25-27th October 2019, Devin Hoesen (Prosa.ai Lead of Speech Engineers) and Dessi Puji Lestari (Prosa.ai Chief Scientist of Speech) attended the 22nd Oriental COCOSDA held at the University of San Carlos (Talamban Campus), Cebu City, Philippines. Devin Hoesen attended the conference as one of the presenters, while Dessi Puji Lestari also represented Indonesia as a lecturer from Institut Teknologi Bandung.
COCOSDA (The International Committee for the Co-ordination and Standardisation of Speech Databases and Assessment Techniques) aims to promote international cooperation in developing speech corpora and coordinating assessment methods of speech input/output systems in the East and Southeast Asia. It also accommodates its participants to exchange ideas, share information and discuss regional matters on creation, utilization, dissemination of spoken language corpora of oriental languages, and also on the assessment methods of speech recognition/synthesis systems as well as to promote speech research on oriental languages.
As one of the presenters, Devin Hoesen presented a paper titled “Automatic Pronunciation Generator for Indonesian Speech Recognition System Based on Sequence-to-Sequence Model” written by Devin Hoesen, Fanda Yuliana Putri, and Dessi Puji Lestari. The paper offered a sequence-to-sequence (seq2seq) approach as a solution for automatically generating pronunciation for each Indonesian word in an Automatic Speech Recognition (ASR) lexicon. This approach could supplant the manual method which needed a large number of resources and time.
The cross-validation experiment for validating the resulting phoneme sequences achieved a 4.15-6.24% phone error rate (PER). An ASR using the automatically-produced lexicon yielded a minor degradation of 2.22 percentage point of word accuracy compared to the one using the manually-produced lexicon. Therefore, the proposed model could efficiently create a new large pronunciation dictionary for Bahasa Indonesia ASR without degrading the recognition accuracy significantly.

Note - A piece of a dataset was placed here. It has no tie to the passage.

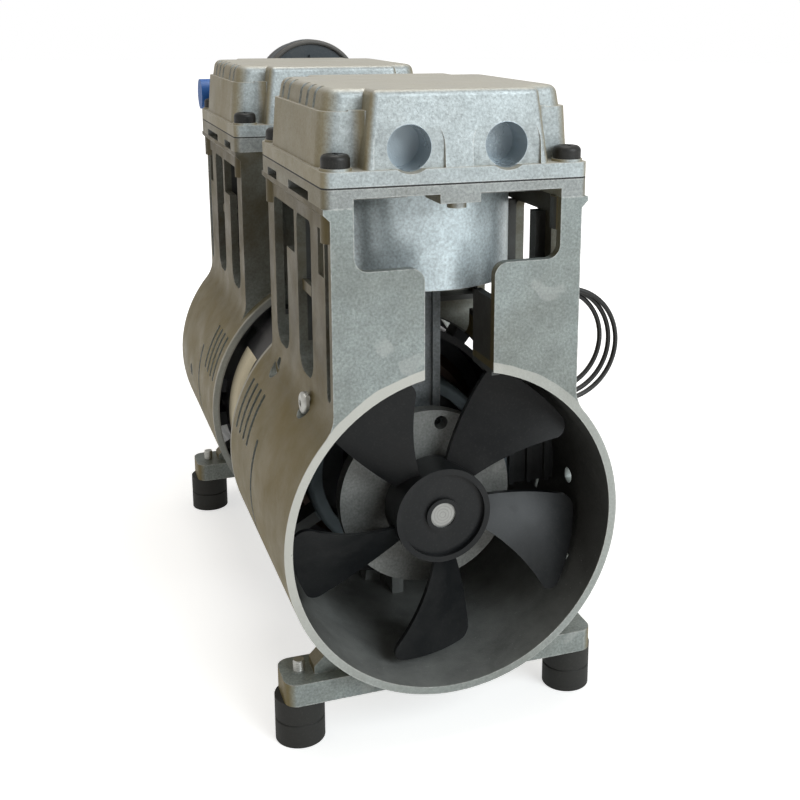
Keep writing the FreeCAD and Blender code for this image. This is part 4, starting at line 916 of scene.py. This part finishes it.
def new_piece(name: str, mesh: bmesh.types.BMesh, material: Material) -> bpy.types.Object:
    """Make a smooth piece that rides on the pump's frame.

    Args:
        name: The piece's name.
        mesh: Its shape, with its faces turned outwards here.
        material: Its finish.

    Returns:
        The piece.
    """
    bmesh.ops.recalc_face_normals(mesh, faces=mesh.faces)
    for face in mesh.faces:
        face.smooth = True
    piece = new_object(name, mesh_data(name, mesh))
    piece.data.materials.append(material)
    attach(piece, "frame")
    log.info("%s built", name)
    return piece


def both_ends(**coats: Material) -> dict[str, Material]:
    """The finishes of pieces that both ends have, by the names of their CAD nodes."""
    return {end.node(piece): material for end in End for piece, material in coats.items()}


@dataclass
class SubAssembly:
    """Pieces that are built and dressed together."""

    finishes: Finishes

    def build(self) -> None:
        """Add the pieces that only the visual model has, which are none unless a sub-assembly says so."""

    def coats(self) -> dict[str, Material]:
        """The finish of each CAD node."""
        raise NotImplementedError

    def dress(self) -> None:
        """Give each CAD node its finish."""
        for name, material in self.coats().items():
            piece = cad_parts[name]
            if not piece.material_slots:
                piece.data.materials.append(material)
            for slot in piece.material_slots:
                slot.material = material
            log.info("%s dressed in %s", name, material.name)


# Sub-assemblies

@dataclass
class Castings(SubAssembly):
    """The crankcases, sleeves, valve plates, reeds, gaskets, heads and their screws."""

    def coats(self) -> dict[str, Material]:
        """The finish of each CAD node."""
        made = self.finishes
        return {"side_screws": made.zinc,
                **both_ends(crankcase=made.casting, valve_plate=made.plate, head=made.head,
                            cylinder_sleeve=made.sleeve, head_gasket=made.gasket, head_screws=made.screws,
                            intake_reed=made.steel, outlet_reed=made.steel, outlet_stop=made.steel)}


@dataclass
class Feet(SubAssembly):
    """Rubber feet and the threaded studs that stand through the pads."""

    half_across: float = 56.0 * MM
    half_along: float = 112.9 * MM
    stud_radius: float = 2.0 * MM
    thread_low: float = 27.3 * MM
    thread_high: float = 31.6 * MM
    pitch: float = 0.8 * MM
    root_sunk: float = 0.05 * MM
    crest_height: float = 0.30 * MM
    steps: int = 24

    def build(self) -> None:
        """Wind a thread on each stud."""
        mesh = bmesh.new()
        for side in (-1, 1):
            for end in (-1, 1):
                self.wind(mesh, Vector((side * self.half_across, end * self.half_along, self.thread_low)))
        new_piece("stud_threads", mesh, self.finishes.zinc)

    def wind(self, mesh: bmesh.types.BMesh, foot: Vector) -> None:
        """Stack sharp rings that read as a thread.

        Args:
            mesh: The mesh to add to.
            foot: The thread's lowest point on the stud's axis.
        """
        root = self.stud_radius - self.root_sunk
        crest = self.stud_radius + self.crest_height
        for turn in range(int((self.thread_high - self.thread_low) / self.pitch)):
            low = foot + Vector((0, 0, turn * self.pitch))
            profile = [mesh.verts.new(low + Vector((reach, 0, up)))
                       for reach, up in ((root, 0.0), (crest, self.pitch / 2), (root, self.pitch))]
            edges = [mesh.edges.new(pair) for pair in zip(profile, profile[1:])]
            bmesh.ops.spin(mesh, geom=profile + edges, cent=foot, axis=(0, 0, 1), dvec=(0, 0, 0),
                           angle=math.tau, steps=self.steps, use_merge=True)

    def coats(self) -> dict[str, Material]:
        """The finish of each CAD node."""
        made = self.finishes
        return {"foot_studs": made.zinc, **both_ends(left_foot=made.rubber, right_foot=made.rubber)}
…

Moreover, Dessi Puji Lestari presented a paper titled “Indonesian-English Code-switching Handling Using Polyglot Technique on Indonesian Text-to-Speech System”, written by Gisela Supardi, Guntario Sukma Cahyani, and Dessi Puji Lestari. The paper offered a solution for the code-switching phenomenon, a condition where language switching occurs between the main language (L1) and one or more foreign language(s) (L2), by using the polyglot technique. The CS phenomenon causes a degradation in system performance because the Indonesian text-to-speech (TTS) system cannot pronounce foreign words.
For this research, English was the chosen L2 because it is one of the most frequent foreign languages used in Indonesia. The English speech database was obtained by using the polyglot speaker inventory approach. The performance of the polyglot TTS system was measured by comparing it against a monolingual Indonesian TTS system as a baseline. The subjective test results show that the polyglot technique successfully overcomes code-switching. However, the polyglot technique also has an impact on system performance reduction in terms of prosody quality and system efficiency.
Both papers focus on speech processing for Bahasa Indonesia, one of Prosa.ai’s research and business focus along with natural language processing for Bahasa Indonesia and computer vision.